Search code examples
pythonlistdeep-copy

Appending instances of an object to a list only works with time consuming deepcopy, how can I change this?


I have a pymzml.run.Reader class from the pymzml package. This is a generator object, when looping through it it yields instances of the Spectrum class (also from the pymzml package). I'm comparing different instances with each other. Because pymzml.run.Reader is a generator object, after looping through them they can't be used anymore, so I save them in a list for comparison later on.

However, when I save them in a list and then loop through the list printing the id's of the spectra, it shows that it only save the last spectrum. To clarify:

import pymzml

def test(msrun):
    for spectrum in msrun:
        print spectrum['id']            
        spectrumList.append(spectrum)
    print '-'*20
    for i in spectrumList:
        print i['id']

msrun = pymzml.run.Reader(r'JG_Ti02-C1-1_C2-01A_file1.aligned.mzML')

gives:

1
2
3
4
5
--------------------
5
5 
5 
5
5

The pymzml has a deRef() function that makes a deepcopy of the spectrum, so the following does work correctly:

import pymzml

def test(msrun):
    for spectrum in msrun: 
        print spectrum['id']
        spectrumList.append(spectrum.deRef())

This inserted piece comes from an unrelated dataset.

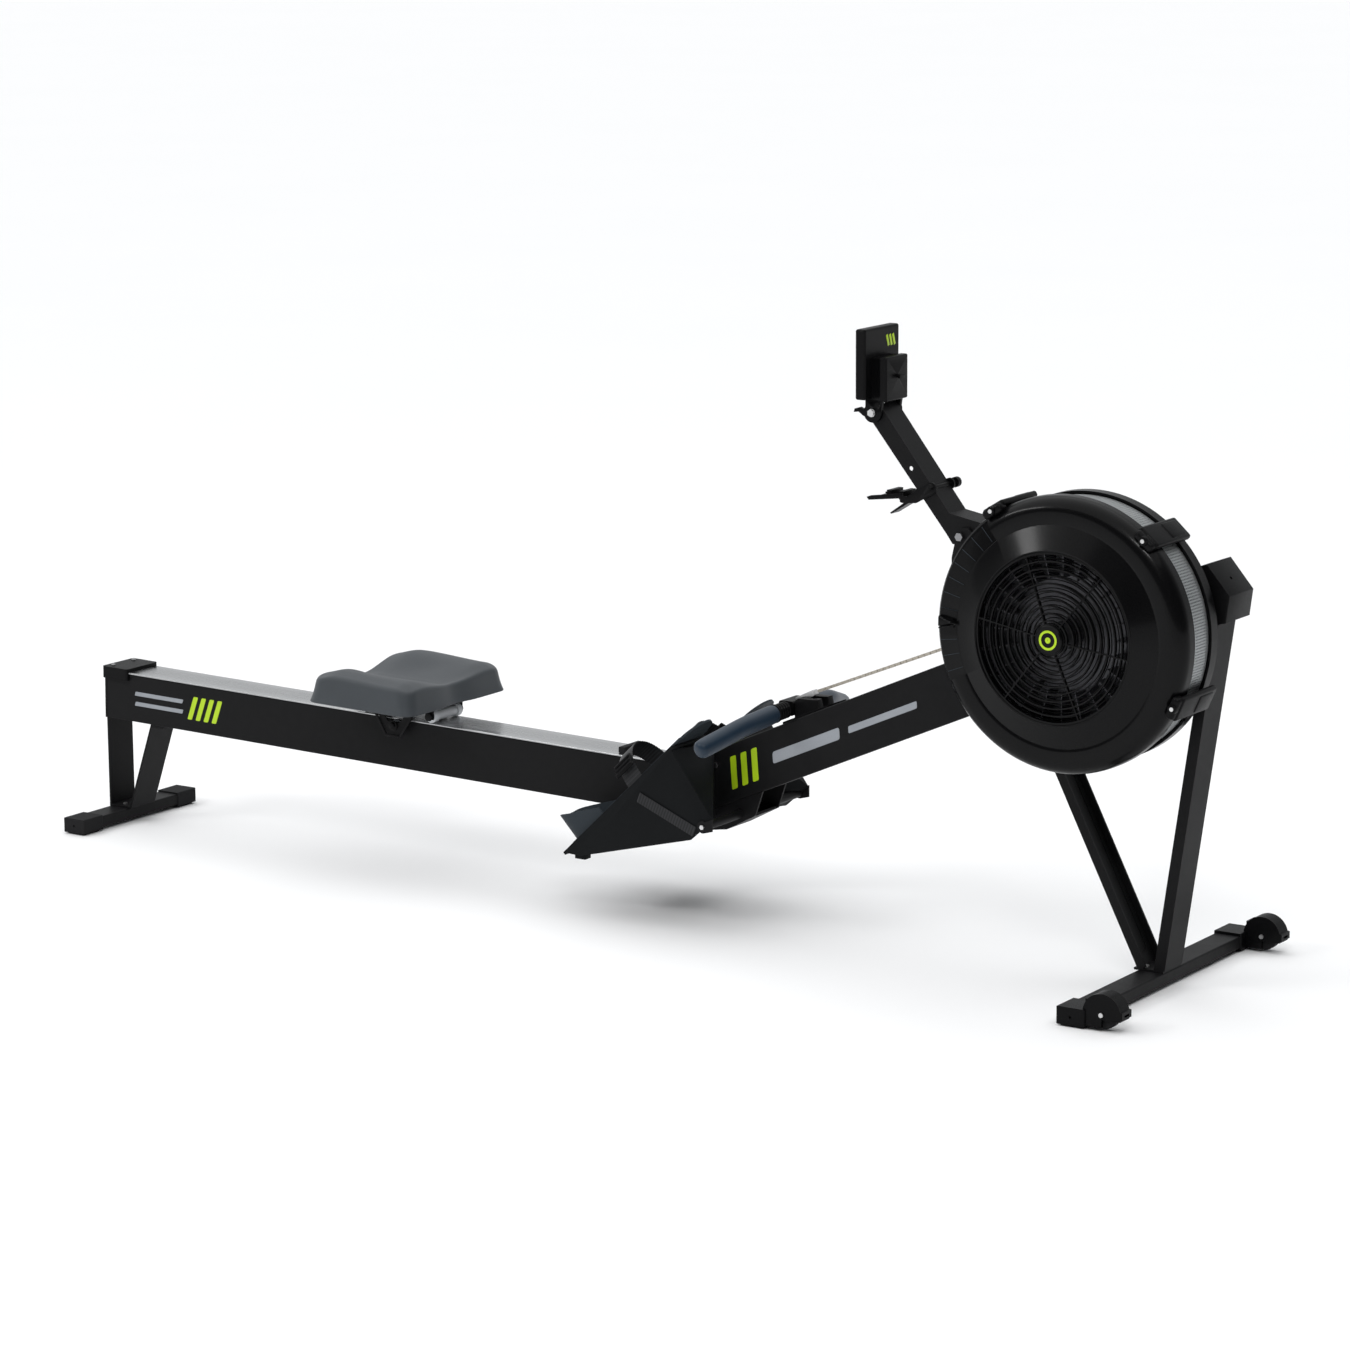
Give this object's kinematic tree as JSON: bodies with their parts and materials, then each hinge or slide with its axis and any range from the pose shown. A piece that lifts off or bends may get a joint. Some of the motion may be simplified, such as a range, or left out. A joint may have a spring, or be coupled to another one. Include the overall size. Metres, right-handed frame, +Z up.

msrun = pymzml.run.Reader(r'JG_Ti02-C1-1_C2-01A_file1.aligned.mzML') 

However, making deepcopies is a major bottleneck which I'm trying to get out of my application. How can I append the spectrum instances to a list so that not only the last spectrum is appended multiple times?


Solution

  • It can't be just saving the last spectrum -- you're doing all the right things to save each object to the list.

    The problem is you're getting the same object over and over.

    Printing id(spectrum) in the loop to get its memory address will show that it is one object repeated with its id and other attributes changed.

    While you don't necessarily need copy.deepcopy(), you do need to make a copy. Try copy.copy(), and look at the source of Spectrum.decRef() to see how it does its copying.

    Most likely, you do need to decRef() each one to make them independent -- otherwise, why would the class provide a special method?